Sibayak Multinational Rest House is a few kilometers away from Berastagi central. But it’s one of the more value for money hotels around. Since I am no longer that young, I like to spurge a little on hot water and clean rooms. And it’s not terribly expensive at 200k per night for the best rooms.
Oh, the cheapies around town such as Wisma Sibayaka and Sibayak Losmen also belong to the owner of Sibayak Multinational.
You can find the contact numbers and email address of the guesthouses from the namecard below.
I checked with the hotel staff about Smiley as I had previously arranged via email with him to guide me for the mountain hikes. The staff said Smiley has been contacting the hotel yesterday about my arrival. I then realised I have given Smiley and the hotel the wrong dates. I arrived a day later than I informed them. My bad.
I asked the staff to help me inform Smiley of my arrival before venturing out to town.
Berastagi has a large Christian community.
It takes around 30 minutes for a leisurely stroll to the town.
The Tugu Perjuangan Memorial.
The Giant Cabbage monument.
Behind the bus station is the pasar (aka market).
It’s around 5pm and I started walking to Gundaling Hill.
Took this shortcut after asking some locals for directions.
Going up Gundaling Hill.
There are shops and restaurants at the peak.
View from the top of Gundaling Hill.
As it’s still early, I had dinner at Mona Lisa.
Sunset arrives.
As it’s quite dark and it’s a long way back to my hotel, I walked briskly. It would probably be wiser to catch one of the Angkots down to town.
I reached my hotel around 730pm and took a nice hot bath. Then, I took some lessons on happiness until a staff knocked on my doors to inform me that Smiley was here.

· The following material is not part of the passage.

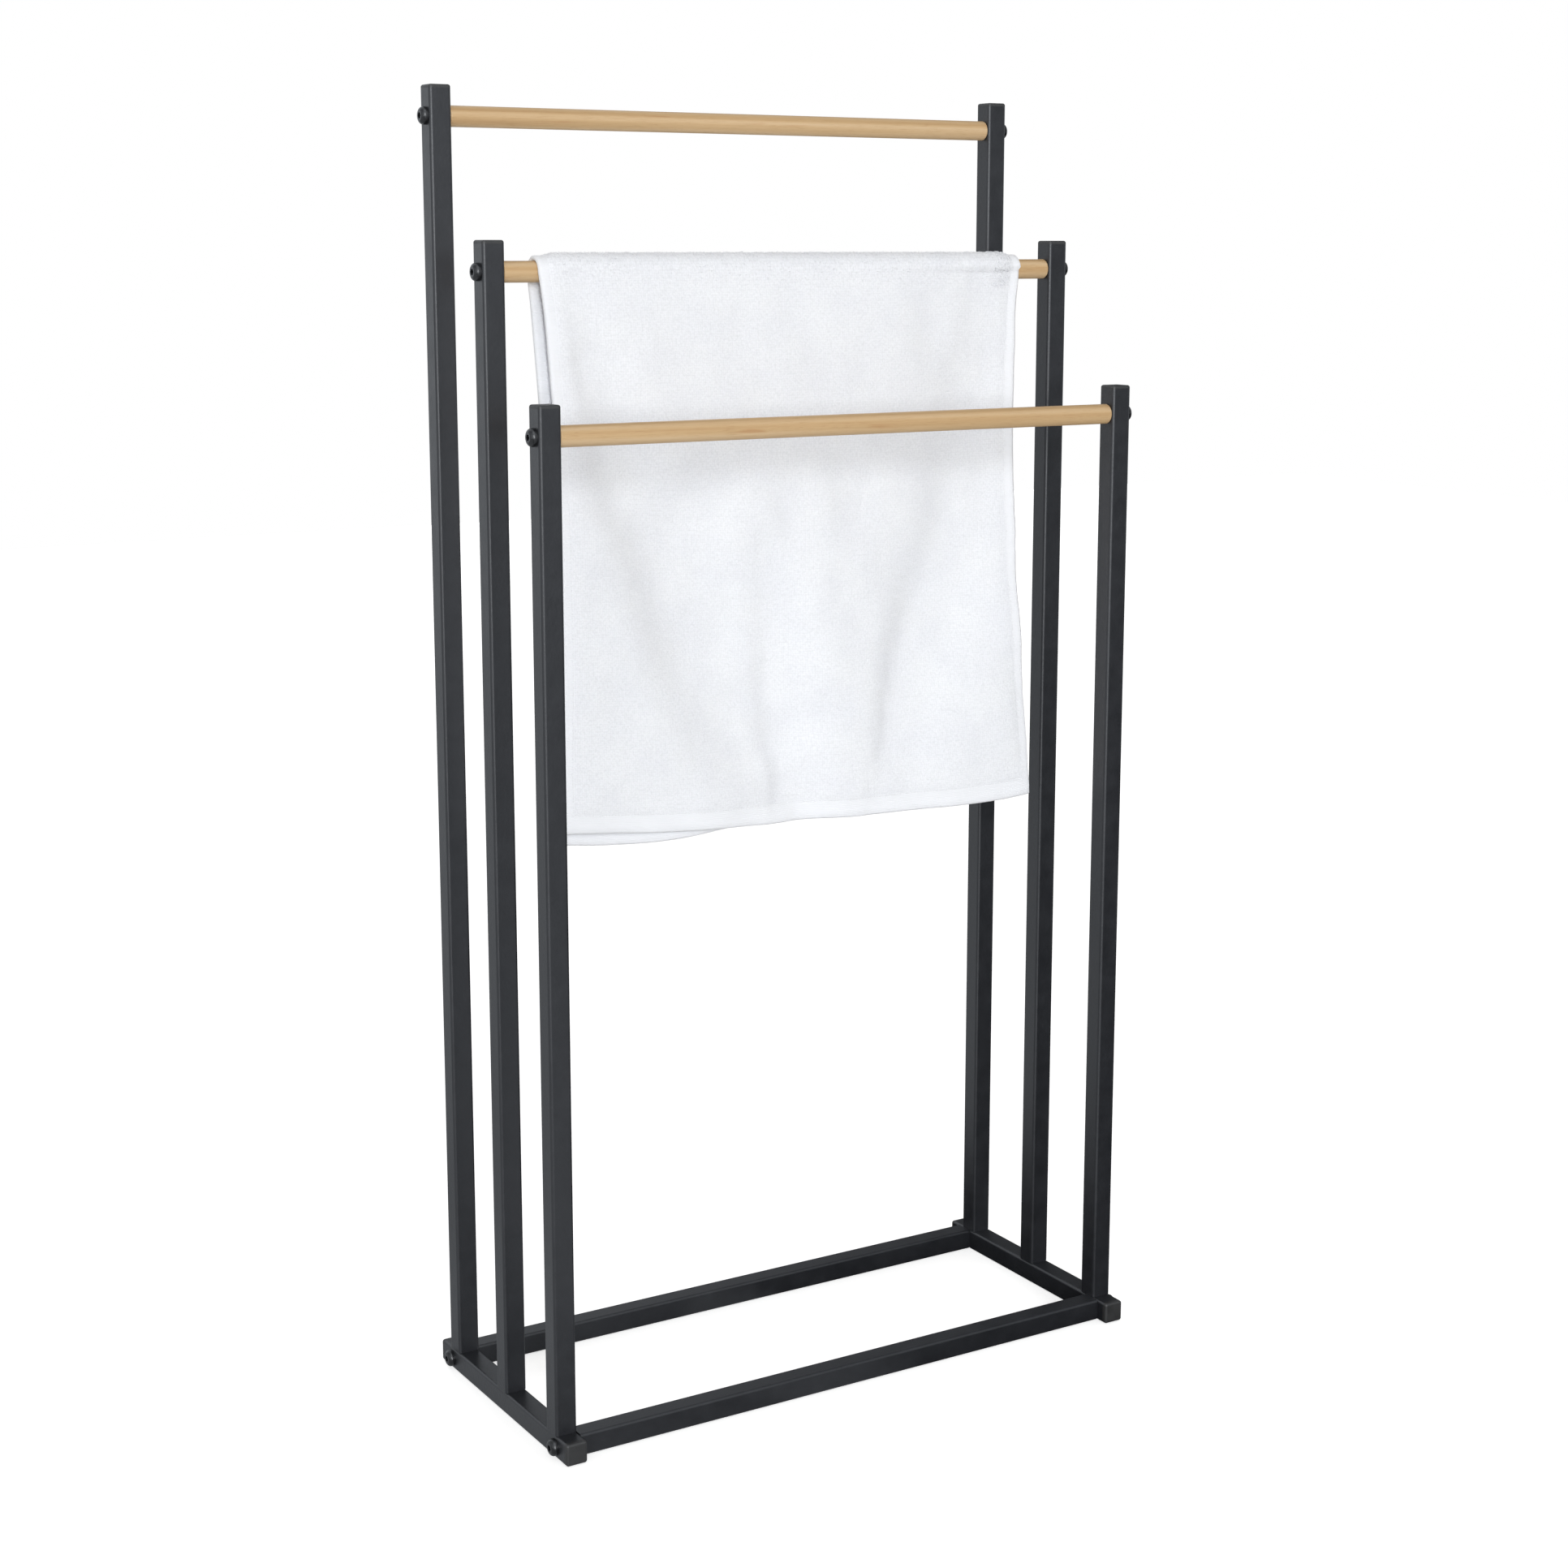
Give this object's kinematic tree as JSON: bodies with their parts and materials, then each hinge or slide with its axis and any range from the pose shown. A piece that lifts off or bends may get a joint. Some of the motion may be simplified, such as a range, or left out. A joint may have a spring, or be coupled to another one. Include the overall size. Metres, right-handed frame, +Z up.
{
  "type": "towel rack",
  "caption": "Free-standing towel rack: two side frames of square steel tube, floor rails and round wooden bars rising in tiers, with a towel hung over the middle bar.",
  "frame": {"origin": "on the floor, under the middle of the rack's overall box", "axes": "+X to the right along the bars, +Y to the back where the tall posts stand, +Z up"},
  "size_m": [0.6112, 0.26, 1.16],
  "materials": {
    "coated_steel": "fine matt powder coat, anthracite",
    "dark_plastic": "fine matt moulded plastic",
    "black_bolt": "glossy black",
    "plated_steel": "zinc plated",
    "wood": "light natural wood, clear satin finish",
    "terry": "white terry loops, flat-woven selvedges and hems"
  },
  "bodies": {
    "rack": {"left_base_tube": "coated_steel", "left_front_post": "coated_steel", "left_front_post_cap": "dark_plastic", "left_middle_post": "coated_steel", "left_middle_post_cap": "dark_plastic", "left_back_post": "coated_steel", "left_back_post_cap": "dark_plastic", "left_front_foot_cap": "dark_plastic", "left_back_foot_cap": "dark_plastic", "right_base_tube": "coated_steel", "right_front_post": "coated_steel", "right_front_post_cap": "dark_plastic", "right_middle_post": "coated_steel", "right_middle_post_cap": "dark_plastic", "right_back_post": "coated_steel", "right_back_post_cap": "dark_plastic", "right_front_foot_cap": "dark_plastic", "right_back_foot_cap": "dark_plastic", "front_rail": "coated_steel", "front_rail_left_nut": "plated_steel", "front_rail_left_bolt": "black_bolt", "front_rail_right_nut": "plated_steel", "front_rail_right_bolt": "black_bolt", "back_rail": "coated_steel", "back_rail_left_nut": "plated_steel", "back_rail_left_bolt": "black_bolt", "back_rail_right_nut": "plated_steel", "back_rail_right_bolt": "black_bolt", "front_bar": "wood", "front_bar_left_insert": "plated_steel", "front_bar_left_bolt": "black_bolt", "front_bar_right_insert": "plated_steel", "front_bar_right_bolt": "black_bolt", "middle_bar": "wood", "middle_bar_left_insert": "plated_steel", "middle_bar_left_bolt": "black_bolt", "middle_bar_right_insert": "plated_steel", "middle_bar_right_bolt": "black_bolt", "back_bar": "wood", "back_bar_left_insert": "plated_steel", "back_bar_left_bolt": "black_bolt", "back_bar_right_insert": "plated_steel", "back_bar_right_bolt": "black_bolt"},
    "towel": {"draped_towel": "terry"}
  },
  "joints": [
    {"name": "towel_slide", "type": "slide", "parent": "rack", "child": "towel", "axis": [1, 0, 0], "range_m": [-0.026, 0.017]}
  ]
}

We arrranged the hikes for the next two days and chit chatted a bit. Smiley originally thought that I was one of those who made a lot of promises over emails only not to turn up in the end. I can understand such no-shows happening frequently in the tour business and I suggested that he take deposits in future. But Smiley shrugged it off. We laughed it off as the typical Chinese business-like way of handling things.
Anyway, as Smiley didn’t know I really was coming today, he arranged for his brother, Polo, to take me to Gunung Sinabung. Smiley would take me to Gunung Sibayak on the day after that.
hi, how do you book your room at Sibayak Multinational Rest House? do you have the email contact of Sibayak Multinational Rest House?
Hi Michael,
I reserved the room through Smiley (drsmiley69@yahoo.com), a guide based in Berastagi. The contacts of Sibayak Multinational Rest House are shown in the namecard which I had taken a photo as shown above. Their email was handwritten and seem to be jogjapelawi@yahoo.co.id.
hi, thank you very much for your information.
Hello, I’m a backpacker from Taiwan. I plan to book a room of Sibayak Multinational Rest House. I’ve tried to send an E-mail(from your response to Michael) to them but in vain. Do you know any other ways to contact with them? Thank you very much.
Hi Owen,
Why not you try the telephone number?
Thanks a lot! International phone is a little difficult for me. I’ll try to contact Smiley through E-mail directly.
Thank you.
Hi..i’m so glad to read ur blog..i will be climbing sibayak with my bf next week..i was wondering..how much did smiley charge u to be a guide to sibayak?
Hi Joanna,
I was alone and hiked two mountains so the amount I paid might not be applicable to you.
Why not you email Smiley to check for his rates? I am sure Smiley provides value for money guiding service. You can try to quote this site.